Tan Mingjie, deputy head of Guangxi's Department of Health, told Xinhua News Agency that a series of measures have been taken to prevent further human infections.
The 10-year-old girl surnamed Tang, from Baiyangping Village of Liangshui Township in Ziyuan County, fell ill with fever and pneumonia on November 23.
The Ministry of Health confirmed on Tuesday that she had been diagnosed by the Chinese Center for Disease Control and Prevention (China CDC). She is now undergoing close treatment and is making a quick recovery.
WHO spokesperson Roy Wadia told China Daily that the girl had reportedly had contact with domestic poultry one to two weeks before she fell ill, but that the details were sketchy.
Wadia said the WHO does not know where the poultry was, whether any birds were ill, or exactly how she contracted the virus.
Local experts, as well as those sent by the ministry, are investigating potential sources of exposure.

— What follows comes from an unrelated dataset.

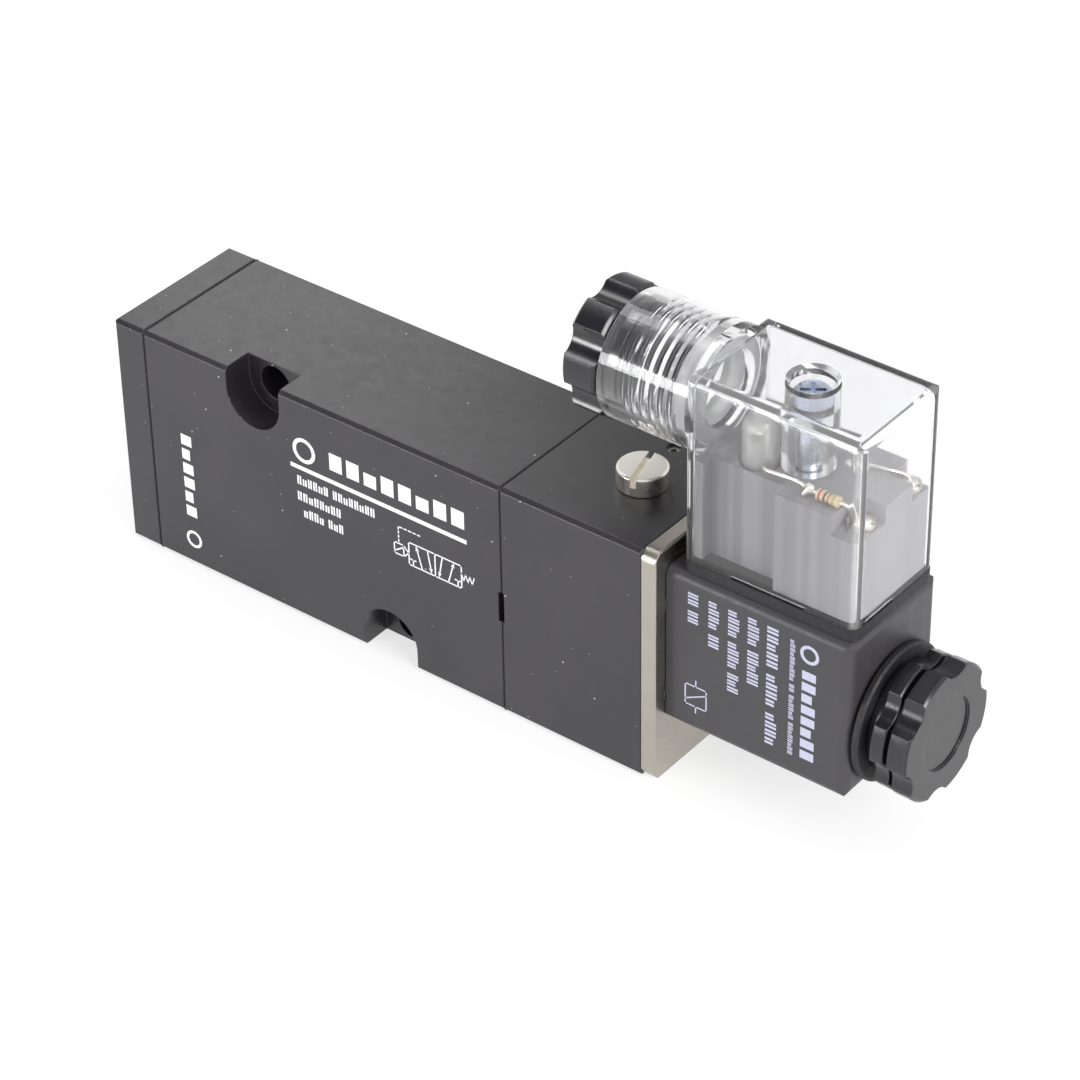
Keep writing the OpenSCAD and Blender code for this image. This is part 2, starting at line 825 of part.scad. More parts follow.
module coil_housing() {
    y0 = axis_y - coil_w / 2;
    y1 = axis_y + coil_w / 2;
    color(black_plastic) difference() {
        // Rounded all round except where it sits against the plate
        intersection() {
            round_box(coil_x0 - 2 * coil_edge_r, coil_x1, y0, y1, -coil_below, coil_above, coil_edge_r);
            block(coil_x0, coil_x1 + 1, y0 - 1, y1 + 1, -coil_below - 1, coil_above + 1);
        }
        bar_x(coil_x0 - eps, coil_x1 + eps, coil_bore_r);
        bar_x(cavity_x0, cavity_x1, cavity_r);
        turned_x() translate([coil_bore_r - eps, coil_x0 - eps]) square([face_groove_w, face_groove_d]);
        blades(blade_z0, coil_above + eps, 0);
        bar_z(bushing_z0, coil_above + eps, screw_bushing_r, mid_x);
    }
}

module coil_bobbin() {
    x0 = cavity_x0 + yoke_t;
    x1 = cavity_x1 - yoke_t;
    flange_r = cavity_r - yoke_sleeve_t;
    color(black_plastic) difference() {
        union() {
            bar_x(x0, x1, bobbin_core_r);
            bar_x(x0, x0 + bobbin_flange_t, flange_r);
            bar_x(x1 - bobbin_flange_t, x1, flange_r);
        }
        bar_x(x0 - eps, x1 + eps, coil_bore_r);
    }
}

module coil_winding() {
    x0 = cavity_x0 + yoke_t + bobbin_flange_t;
    x1 = cavity_x1 - yoke_t - bobbin_flange_t;
    color(copper) difference() {
        bar_x(x0, x1, cavity_r - yoke_sleeve_t - 0.1);
        bar_x(x0 - eps, x1 + eps, bobbin_core_r);
    }
}

module coil_yoke() {
    x0 = cavity_x0;
    x1 = cavity_x1;
    color(steel) difference() {
        bar_x(x0, x1, cavity_r);
        bar_x(x0 + yoke_t, x1 - yoke_t, cavity_r - yoke_sleeve_t);
        bar_x(x0 - eps, x1 + eps, coil_bore_r);
    }
}

module coil_terminals() {
    color(nickel) blades(blade_z0, blade_z1, 0);
}

module coil_face_seal() {
    color(rubber) ring_x(coil_x0 + face_groove_d / 2, coil_bore_r + face_groove_w / 2, 0.55);
}

module screw_bushing() {
    color(brass_tone) difference() {
        bar_z(bushing_z0, coil_above, screw_bushing_r, mid_x);
        bar_z(bushing_z0 - eps, coil_above + eps, m3_r, mid_x);
    }
}

// ---- Coil nut ----

// Lobed slice of a knob between two stations, with bevelled rims
module knob_slice(x0, x1, r, scallop_r, depth, bevel, lobes, first, z = 0) {
    intersection() {
        along_x(x0, x1) translate([axis_y, z]) lobed_disc(r, scallop_r, depth, lobes, first);
        turned_x(z) polygon([
            [0, x0], [r - bevel, x0], [r, x0 + bevel], [r, x1 - bevel], [r - bevel, x1], [0, x1],
        ]);
    }
}

module nut_washer() {
    rim_r = 10.1;
    color(rubber) difference() {
        turned_x() polygon([
            [0, nut_washer_x0], [rim_r - 1, nut_washer_x0], [rim_r, nut_washer_x0 + 0.5],
            [rim_r, nut_washer_x1 - 0.3], [rim_r - 0.3, nut_washer_x1], [0, nut_washer_x1],
        ]);
        bar_x(nut_washer_x0 - eps, nut_washer_x1 + eps, stud_r + 0.3);
    }
}

module coil_nut() {
    neck_r = 8;
    dish_r = 5.5;
    color(black_plastic) difference() {
        union() {
            bar_x(nut_x0, nut_neck_x1 + eps, neck_r);
            knob_slice(nut_flange_x0, nut_neck_x0, 9.8, 3.4, 1.3, 0.2, nut_lobes, nut_scallop);
            knob_slice(nut_neck_x1, nut_x1, 10, 3.4, 1.4, 0.35, nut_lobes, nut_scallop);
        }
        bar_x(nut_x0 - eps, stud_x1 + 0.5, stud_r + 0.06);
        bar_x(nut_x1 - 0.35, nut_x1 + eps, dish_r);
    }
}

// ---- Connector ----

module connector_housing() {
    y0 = axis_y - housing_w / 2;
    y1 = axis_y + housing_w / 2;
    w = housing_wall;
    roof = housing_z1 - housing_top_t;
    thread = thread_points(gland_x0 + gland_plain_len, 6, gland_pitch, gland_in_r, gland_root_r);
    color(clear) difference() {
        union() {
            difference() {
                union() {
                    intersection() {
                        round_box(housing_x0, housing_x1, y0, y1, housing_z0 - 4, housing_z1, housing_edge_r);
                        block(housing_x0 - 1, housing_x1 + 1, y0 - 1, y1 + 1, housing_z0, housing_z1 + 1);
                    }
                    bar_x(gland_x0, housing_x0 + 1.8, gland_r, axis_y, gland_z);
                }
                round_box(housing_x0 + w, housing_x1 - w, y0 + w, y1 - w, housing_z0 - 4, roof,
                    housing_edge_r - w);
            }
            bar_z(screw_boss_z0, housing_z1 - 0.5, screw_boss_r, mid_x);
        }
        turned_x(gland_z) polygon(concat(
            [[0, gland_x0 - eps], [gland_in_r, gland_x0 - eps]], thread,
            [[gland_in_r, gland_step_x], [gland_hole_r, gland_step_x]],
            [[gland_hole_r, housing_x0 + 2], [0, housing_x0 + 2]]
        ));
        // Hole of the screw with its seat and a bevelled mouth
        bar_z(screw_seat_z, housing_z1 + 3, screw_hole_top_r, mid_x);
        turned_z(mid_x) polygon([
            [0, housing_z1 - screw_hole_bevel], [screw_hole_top_r, housing_z1 - screw_hole_bevel],
            [screw_mouth_r, housing_z1], [screw_mouth_r, housing_z1 + 1], [0, housing_z1 + 1],
        ]);
        bar_z(screw_boss_z0 - eps, screw_seat_z + eps, screw_clear_r, mid_x);
        // Shallow notches in the lower rim, at the front and at the right
        block(mid_x - rim_notch_w / 2, mid_x + rim_notch_w / 2, y0 - eps, y0 + rim_notch_d,
            housing_z0 - eps, housing_z0 + rim_notch_h);
        block(housing_x1 - rim_notch_d, housing_x1 + eps, y0 + 2.4, axis_y - 0.6,
            housing_z0 - eps, housing_z0 + rim_notch_h);
    }
}

module connector_insert() {
    x0 = housing_x0 + housing_wall + insert_gap;
    x1 = housing_x1 - housing_wall - insert_gap;
    y0 = axis_y - housing_w / 2 + housing_wall + insert_gap;
    y1 = axis_y + housing_w / 2 - housing_wall - insert_gap;
    color(black_plastic) difference() {
        along_z(insert_z0, insert_z1) round_rect(x0, x1, y0, y1, insert_edge_r);
        // Left half of the front set back behind a narrow rib, and two shelves at the right
        block(x0 + 1.6, mid_x + 0.4, y0 - eps, y0 + insert_step_d, insert_z0 - eps, insert_z1 + eps);
        block(shelf_x0, x1 + eps, y0 - eps, axis_y - 2.3, shelf_z, insert_z1 + eps);
        block(shelf_x0, x1 + eps, axis_y + 3.9, y1 + eps, shelf_z, insert_z1 + eps);
        // Slots for the clips and a hole for the screw
        for (side = [-1, 1]) translate([mid_x + side * blade_dx, axis_y, 0])
            block(-clip_t / 2, clip_t / 2, -clip_half, clip_half, insert_z0 - eps, clip_z1);
        translate([mid_x, axis_y + earth_dy, 0])
            block(-clip_half, clip_half, -clip_t / 2, clip_t / 2, insert_z0 - eps, clip_z1);
        bar_z(insert_z0 - eps, insert_z1 + eps, screw_clear_r, mid_x);
        for (p = clamp_points) bar_z(p[2] - clamp_hole_d, p[2] + clamp_hole_d, clamp_hole_r, p[0], p[1]);
        bar_z(insert_z1 - led_sunk, insert_z1 + eps, led_flange_r + 0.05, led_x, led_y);
    }
}

module connector_gasket() {
    grow = 0.1;
    color(rubber) difference() {
        along_z(gasket_z0, housing_z0) round_rect(housing_x0 - grow, housing_x1 + grow,
            axis_y - housing_w / 2 - grow, axis_y + housing_w / 2 + grow, housing_edge_r + grow);
        blades(gasket_z0 - eps, housing_z0 + eps, 0.3);
        bar_z(gasket_z0 - eps, housing_z0 + eps, screw_clear_r, mid_x);
    }
}

module contact_clips() {
    z0 = insert_z0 + 0.2;
    z1 = clip_z1 - 0.1;
    half_l = clip_half - 0.05;
    half_t = clip_t / 2 - 0.02;
    color(brass_tone) {
        for (side = [-1, 1]) translate([mid_x + side * blade_dx, axis_y, 0]) difference() {
            block(-half_t, half_t, -half_l, half_l, z0, z1);
            block(-clip_slot / 2, clip_slot / 2, -half_l - eps, half_l + eps, z0 - eps, z1 - 1);
        }
        translate([mid_x, axis_y + earth_dy, 0]) difference() {
            block(-half_l, half_l, -half_t, half_t, z0, z1);
            block(-half_l - eps, half_l + eps, -clip_slot / 2, clip_slot / 2, z0 - eps, z1 - 1);
        }
    }
}

module clamp_screws() {
    head_r = clamp_hole_r - 0.05;
    head_h = 1;
    slot_w = 0.5;
    color(nickel) for (p = clamp_points) difference() {
        union() {
            bar_z(p[2] - clamp_hole_d + 0.2, p[2] + eps, 1.2, p[0], p[1]);
            bar_z(p[2], p[2] + head_h, head_r, p[0], p[1]);
        }
        block(p[0] - 2, p[0] + 2, p[1] - slot_w / 2, p[1] + slot_w / 2, p[2] + head_h / 2, p[2] + 2);
    }
}

module indicator_led() {
    flange_z = insert_z1 - led_sunk;
    flange_h = 1;
    dome_z = flange_z + led_h;
    color(clear) turned_z(led_x, led_y) intersection() {
        union() {
            translate([0, flange_z]) square([led_flange_r, flange_h]);
            translate([0, flange_z]) square([led_r, dome_z - flange_z]);
            translate([0, dome_z]) circle(led_r);
        }
        translate([0, flange_z]) square([led_flange_r, dome_z + led_r - flange_z]);
    }
}

module indicator_resistor() {
    waist_r = 0.65;
    end_r = 0.8;
    end_w = 0.9;
    color(cream) translate([resistor_x0, resistor_y, resistor_z]) rotate([0, 90, 0])
        rotate_extrude() {
            square([waist_r, resistor_len]);
            for (x = [0.1, resistor_len - end_w - 0.1]) translate([0, x]) square([end_r, end_w]);
        }
}

module indicator_leads() {
    wire_r = 0.28;
    run_x0 = led_x + led_flange_r;
    run_x1 = clamp_points[0][0];
    color(nickel) translate([0, resistor_y, resistor_z]) {
        local_bar(run_x0, resistor_x0, wire_r);
        local_bar(resistor_x0 + resistor_len, run_x1, wire_r);
    }
}

module gland_grommet() {
    bore = 3.8;
    rim = 7.4;
    x0 = gland_step_x - 2.8;
    x1 = gland_step_x - 0.05;
    color(frosted) turned_x(gland_z) polygon([
        [bore, x0 + 0.5], [bore + 0.5, x0], [rim - 0.6, x0], [rim, x0 + 0.6], [rim, x1], [bore + 0.3, x1],
    ]);
}

module gland_washer() {
    x0 = gland_nut_x1 + gland_thread_len + 0.1;
    color(black_plastic) difference() {
        bar_x(x0, x0 + 0.8, 7.2, axis_y, gland_z);
        bar_x(x0 - eps, x0 + 0.8 + eps, gland_nut_bore_r, axis_y, gland_z);
    }
}

module gland_nut() {
    neck_r = 7.4;
    thread_root = 6.9;
    thread_crest = 7.45;
    end_x = gland_nut_x1 + gland_thread_len;
    thread_x0 = end_x - 2 * gland_pitch - 0.2;
    color(black_plastic) difference() {
        union() {
            knob_slice(gland_nut_x0, gland_nut_x1, 9.6, 2.8, 1.45, 0.4, gland_lobes, gland_scallop, gland_z);
            turned_x(gland_z) polygon(concat(
                [[0, gland_nut_x1 - eps], [neck_r, gland_nut_x1 - eps], [neck_r, thread_x0]],
                thread_points(thread_x0, 2, gland_pitch, thread_root, thread_crest),
                [[thread_root, end_x], [0, end_x]]
            ));
        }
        bar_x(gland_nut_x0 - eps, end_x + eps, gland_nut_bore_r, axis_y, gland_z);
        turned_x(gland_z) polygon([
            [0, gland_nut_x0 - eps], [gland_nut_bore_r + 1, gland_nut_x0 - eps],
            [gland_nut_bore_r - eps, gland_nut_x0 + 1], [0, gland_nut_x0 + 1],
        ]);
    }
}

module connector_screw() {
    under = screw_seat_z + screw_seal_t;
    top = under + screw_head_h;
    color(zinc) difference() {
        turned_z(mid_x) polygon([
            [0, screw_z0], [screw_r, screw_z0], [screw_r, under], [screw_head_r, under],
            [screw_head_r, top - 0.5], [screw_head_r - 0.5, top], [0, top],
        ]);
        for (a = [35, 125]) translate([mid_x, axis_y, top - 1.1]) rotate(a)
            translate([-1.7, -0.3, 0]) cube([3.4, 0.6, 2]);
    }
}

module screw_o_ring() {
    color(rubber) turned_z(mid_x) translate([2.2, screw_seat_z + screw_seal_t / 2]) circle(screw_seal_t / 2);
}

valve_body();
end_cap();
end_cap_gasket();
end_cap_screws();
pilot_block();
pilot_gasket();
pilot_block_screws();
pilot_seat();
gallery_plug();
coil_plate();
plate_screws();
tube_o_ring();
armature_tube();
fixed_core();
override_pin();
port_seals();
return_spring();
plunger_spring();
spool();
spool_seals();
pilot_piston();
piston_seal();
plunger();
plunger_seal();
override_screw();
override_o_ring();
coil_housing();
coil_bobbin();
coil_winding();
coil_yoke();
coil_terminals();
coil_face_seal();
screw_bushing();
nut_washer();
coil_nut();
connector_housing();
connector_insert();
contact_clips();
clamp_screws();
connector_gasket();
indicator_led();
indicator_resistor();
indicator_leads();
gland_grommet();
connector_screw();
screw_o_ring();
gland_washer();
gland_nut();
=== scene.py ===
import json
import math

import bmesh
import bpy
from mathutils import Matrix, Vector


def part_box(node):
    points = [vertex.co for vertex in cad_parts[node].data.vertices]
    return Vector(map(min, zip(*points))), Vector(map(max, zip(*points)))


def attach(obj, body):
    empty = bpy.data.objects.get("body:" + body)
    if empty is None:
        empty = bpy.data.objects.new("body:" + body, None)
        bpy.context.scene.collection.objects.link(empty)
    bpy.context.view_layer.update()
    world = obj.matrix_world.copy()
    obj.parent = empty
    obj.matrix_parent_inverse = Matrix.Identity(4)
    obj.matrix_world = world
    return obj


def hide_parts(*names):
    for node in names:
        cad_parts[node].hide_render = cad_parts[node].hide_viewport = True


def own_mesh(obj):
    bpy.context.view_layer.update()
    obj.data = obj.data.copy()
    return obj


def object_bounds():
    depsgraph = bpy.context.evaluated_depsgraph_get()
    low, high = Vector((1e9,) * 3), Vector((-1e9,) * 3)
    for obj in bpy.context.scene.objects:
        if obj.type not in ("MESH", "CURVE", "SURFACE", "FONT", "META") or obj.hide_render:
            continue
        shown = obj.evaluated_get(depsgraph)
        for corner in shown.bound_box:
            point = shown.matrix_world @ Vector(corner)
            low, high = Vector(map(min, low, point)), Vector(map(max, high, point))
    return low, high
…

There have been no reports of bird flu outbreaks among poultry in Guangxi this year, though the region was the first to report infections last year on January 27, 2004.
But Ziyuan County neighbors Hunan Province, which has reported both human cases and bird outbreaks this year.
Wadia said it is difficult to trace isolated outbreaks on small farms and stressed that there was no evidence that the virus had acquired the ability to jump effectively or efficiently from human to human.
Also yesterday, Hubei Province's headquarters for the prevention and control of highly pathogenic bird flu said the quarantine of Xiaonan District of Xiaogan City, where an outbreak was confirmed by the Ministry of Agriculture on November 17, has been lifted, according to Xinhua.
China has reported 30 outbreaks among birds this year in 11 provinces and autonomous regions and reported four confirmed human infections, as well as a likely but unverifiable one.